On Localist Judging and Tribal Courts

There’s new and interesting scholarship on something called “Localist Statutory Interpretation” on SSRN. Here is the abstract:

This paper argues for more attention to citizens’ point of contact with our legal system within local courts – and makes an effort to conceptualize local judges as parts of local governments. Once the paper highlights the role of local courts within the constellation of local government, it offers an argument for why certain forms of “localist judging” are appropriate postures for local judges to take when confronted with hard cases of statutory interpretation. The paper explores the virtues of a type of “intrastate judicial federalism.”
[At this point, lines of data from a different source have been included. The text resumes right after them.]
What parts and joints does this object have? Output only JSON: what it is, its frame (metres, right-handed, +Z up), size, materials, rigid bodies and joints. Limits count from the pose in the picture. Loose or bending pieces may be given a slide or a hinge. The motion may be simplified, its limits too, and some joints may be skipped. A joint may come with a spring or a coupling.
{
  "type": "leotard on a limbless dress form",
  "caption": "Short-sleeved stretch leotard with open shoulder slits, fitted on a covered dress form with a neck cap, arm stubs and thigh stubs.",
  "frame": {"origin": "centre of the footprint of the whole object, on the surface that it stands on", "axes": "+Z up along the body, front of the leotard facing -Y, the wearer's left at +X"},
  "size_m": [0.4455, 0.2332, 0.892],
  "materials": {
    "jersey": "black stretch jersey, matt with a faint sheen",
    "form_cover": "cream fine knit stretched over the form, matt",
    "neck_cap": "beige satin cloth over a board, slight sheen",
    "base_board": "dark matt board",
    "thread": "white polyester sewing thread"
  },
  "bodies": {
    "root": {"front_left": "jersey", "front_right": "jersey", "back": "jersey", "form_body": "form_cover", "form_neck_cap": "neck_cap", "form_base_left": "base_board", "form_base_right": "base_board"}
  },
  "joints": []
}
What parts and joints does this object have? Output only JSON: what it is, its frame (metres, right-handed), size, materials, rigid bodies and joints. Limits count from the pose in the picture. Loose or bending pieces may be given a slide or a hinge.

I’m interested in the application of these ideas to tribal courts. I don’t think the paper’s author intends to comprehensively theorize how local judges can engage in “localist judging,” and therefore the paper has limited or no utility for tribal judges, but it does raise several important points.

First, the Tribal Law and Order Act amended the Indian Civil Rights Act to include this requirement for tribes who want to exercise enhanced sentencing authority:

In a criminal proceeding in which an Indian tribe, in exercising powers of self-government, imposes a total term of imprisonment of more than 1 year on a defendant, the Indian tribe shall … require that the judge presiding over the criminal proceeding–(A) has sufficient legal training to preside over criminal proceedings; and (B) is licensed to practice law by any jurisdiction in the United States….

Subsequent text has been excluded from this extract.